Decay of tails at equilibrium for FIFO join the shortest queue networks

In join the shortest queue networks, incoming jobs are assigned to the shortest queue from among a randomly chosen subset of D queues, in a system of N queues; after completion of service at its queue, a job leaves the network. We also assume that jobs arrive into the system according to a rate-αN Poisson process, α < 1, with rate-1 service at each queue. When the service at queues is exponentially distributed, it was shown in Vvedenskaya et al. [Probl. Inf.

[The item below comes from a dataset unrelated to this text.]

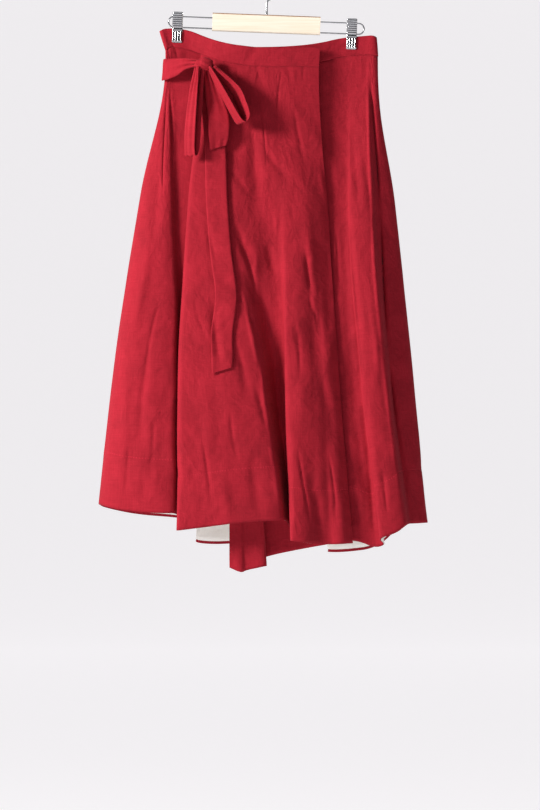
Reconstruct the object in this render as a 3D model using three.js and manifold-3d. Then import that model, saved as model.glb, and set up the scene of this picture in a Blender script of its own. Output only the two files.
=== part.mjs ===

Transm. 32 (1996) 15-29] that the tail of the equilibrium queue size decays doubly exponentially in the limit as N → ∞. This is a substantial improvement over the case D = 1, where the queue size decays exponentially. The reasoning in [Probl. Inf. Transm. 32 (1996) 15-29] does not easily generalize to jobs with nonexponential service time distributions. A modularized program for treating general service time distributions was introduced in Bramson et al. [In Proc. ACM SIGMETRICS (2010) 275-286]. The program relies on an ansatz that asserts, in equilibrium, any fixed number of queues become independent of one another as N → ∞. This ansatz was demonstrated in several settings in Bramson et al. [Queueing Syst. 71 (2012) 247-292], including for networks where the service discipline is FIFO and the service time distribution has a decreasing hazard rate. In this article, we investigate the limiting behavior, as N → ∞, of the equilibrium at a queue when the service discipline is FIFO and the service time distribution has a power law with a given exponent -β, for β > 1. We show under the above ansatz that, as N → ∞, the tail of the equilibrium queue size exhibits a wide range of behavior depending on the relationship between β and D. In particular, if β > D/(D-1), the tail is doubly exponential and, if β < D/(D-1), the tail has a power law. When β = D/(D - 1), the tail is exponentially distributed.